▶ **WHAT IS NEEDED**:
Extract every line that contains the string "pose".

▶ **MATERIAL PROVIDED**:
----
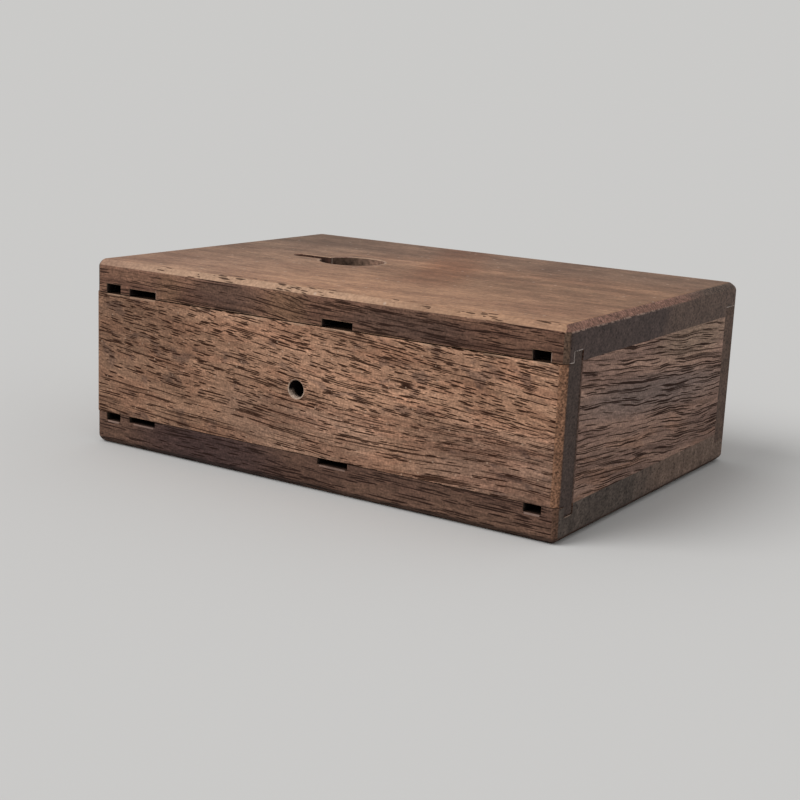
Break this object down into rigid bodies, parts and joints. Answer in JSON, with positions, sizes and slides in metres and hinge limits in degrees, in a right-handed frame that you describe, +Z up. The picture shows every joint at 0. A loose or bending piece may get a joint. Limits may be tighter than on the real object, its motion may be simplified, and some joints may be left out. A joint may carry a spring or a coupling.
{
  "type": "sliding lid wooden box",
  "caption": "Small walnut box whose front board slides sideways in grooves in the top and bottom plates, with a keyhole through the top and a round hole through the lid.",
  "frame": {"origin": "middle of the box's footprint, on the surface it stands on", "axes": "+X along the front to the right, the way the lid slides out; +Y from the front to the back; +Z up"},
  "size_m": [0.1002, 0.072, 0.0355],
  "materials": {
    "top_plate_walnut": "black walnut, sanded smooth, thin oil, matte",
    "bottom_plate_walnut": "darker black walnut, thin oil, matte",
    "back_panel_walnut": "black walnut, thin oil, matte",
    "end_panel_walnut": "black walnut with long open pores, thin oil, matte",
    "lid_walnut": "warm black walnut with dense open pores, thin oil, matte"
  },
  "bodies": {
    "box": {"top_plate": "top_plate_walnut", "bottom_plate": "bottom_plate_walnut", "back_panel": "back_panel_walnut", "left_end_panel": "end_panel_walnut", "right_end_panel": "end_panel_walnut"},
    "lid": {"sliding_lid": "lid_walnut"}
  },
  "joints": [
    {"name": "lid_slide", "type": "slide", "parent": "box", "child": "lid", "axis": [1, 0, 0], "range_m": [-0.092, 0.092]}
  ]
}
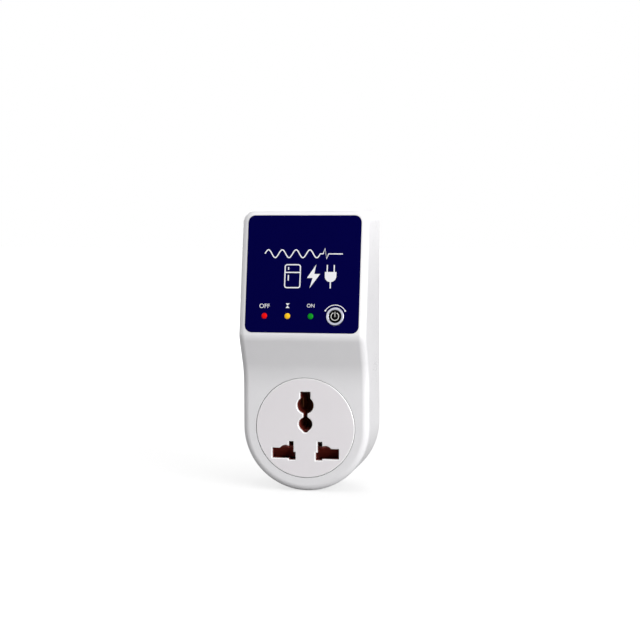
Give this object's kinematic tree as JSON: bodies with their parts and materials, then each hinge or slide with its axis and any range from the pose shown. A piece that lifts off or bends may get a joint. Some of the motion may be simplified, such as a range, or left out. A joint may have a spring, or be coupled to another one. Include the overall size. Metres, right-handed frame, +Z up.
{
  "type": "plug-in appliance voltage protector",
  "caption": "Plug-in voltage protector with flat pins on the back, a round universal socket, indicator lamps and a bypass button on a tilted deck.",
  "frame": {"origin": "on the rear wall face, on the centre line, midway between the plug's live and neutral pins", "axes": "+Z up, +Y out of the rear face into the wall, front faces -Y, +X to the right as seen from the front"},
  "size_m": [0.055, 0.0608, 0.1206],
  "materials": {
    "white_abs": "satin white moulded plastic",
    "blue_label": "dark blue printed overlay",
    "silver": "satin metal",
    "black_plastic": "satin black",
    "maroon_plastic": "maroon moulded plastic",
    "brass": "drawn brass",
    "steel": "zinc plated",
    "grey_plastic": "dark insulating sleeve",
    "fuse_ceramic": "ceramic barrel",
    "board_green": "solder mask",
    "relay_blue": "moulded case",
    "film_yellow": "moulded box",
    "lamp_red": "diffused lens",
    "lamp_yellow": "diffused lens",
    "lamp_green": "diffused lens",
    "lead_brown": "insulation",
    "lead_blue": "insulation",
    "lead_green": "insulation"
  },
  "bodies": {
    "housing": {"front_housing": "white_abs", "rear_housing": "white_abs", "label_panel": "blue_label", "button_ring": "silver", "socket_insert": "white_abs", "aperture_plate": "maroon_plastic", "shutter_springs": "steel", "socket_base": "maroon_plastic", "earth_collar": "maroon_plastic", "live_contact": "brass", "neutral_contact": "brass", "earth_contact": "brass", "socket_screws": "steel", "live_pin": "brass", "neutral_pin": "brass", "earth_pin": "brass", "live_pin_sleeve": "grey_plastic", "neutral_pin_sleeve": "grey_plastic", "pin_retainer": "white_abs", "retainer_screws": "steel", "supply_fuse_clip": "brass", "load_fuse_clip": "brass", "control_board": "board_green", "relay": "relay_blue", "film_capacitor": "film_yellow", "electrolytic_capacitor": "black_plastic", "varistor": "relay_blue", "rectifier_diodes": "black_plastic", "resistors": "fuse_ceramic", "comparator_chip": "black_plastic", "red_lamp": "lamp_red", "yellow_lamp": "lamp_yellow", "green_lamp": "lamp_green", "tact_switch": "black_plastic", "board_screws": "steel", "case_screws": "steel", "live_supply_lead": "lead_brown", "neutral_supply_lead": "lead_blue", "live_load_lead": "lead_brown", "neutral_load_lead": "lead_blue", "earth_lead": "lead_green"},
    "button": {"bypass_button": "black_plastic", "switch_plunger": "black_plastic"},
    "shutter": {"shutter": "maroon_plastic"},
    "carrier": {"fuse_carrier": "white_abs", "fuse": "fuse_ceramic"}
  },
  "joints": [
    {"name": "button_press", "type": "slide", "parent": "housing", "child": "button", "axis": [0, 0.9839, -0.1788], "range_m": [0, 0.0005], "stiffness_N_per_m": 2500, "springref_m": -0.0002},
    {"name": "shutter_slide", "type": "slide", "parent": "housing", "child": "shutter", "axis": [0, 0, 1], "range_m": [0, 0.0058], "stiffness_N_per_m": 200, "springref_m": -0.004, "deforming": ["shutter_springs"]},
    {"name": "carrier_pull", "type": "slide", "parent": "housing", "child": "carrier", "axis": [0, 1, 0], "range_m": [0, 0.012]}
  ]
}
----
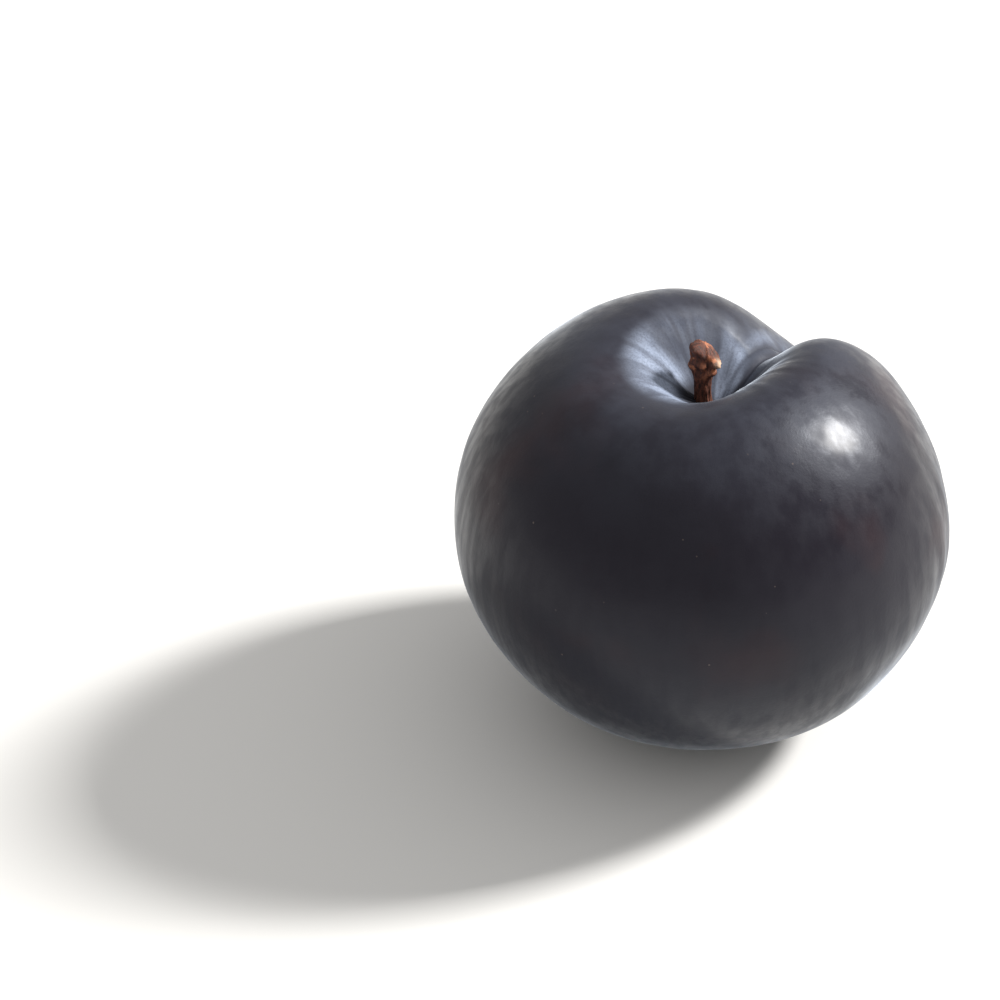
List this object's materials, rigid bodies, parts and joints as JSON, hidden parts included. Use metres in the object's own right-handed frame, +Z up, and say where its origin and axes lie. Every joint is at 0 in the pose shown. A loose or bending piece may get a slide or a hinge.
----
▶ **SOLUTION TO THE PROBLEM**:
Give this object's kinematic tree as JSON: bodies with their parts and materials, then each hinge or slide with its axis and any range from the pose shown. A piece that lifts off or bends may get a joint. Some of the motion may be simplified, such as a range, or left out. A joint may have a spring, or be coupled to another one. Include the overall size. Metres, right-handed frame, +Z up.
List this object's materials, rigid bodies, parts and joints as JSON, hidden parts included. Use metres in the object's own right-handed frame, +Z up, and say where its origin and axes lie. Every joint is at 0 in the pose shown. A loose or bending piece may get a slide or a hinge.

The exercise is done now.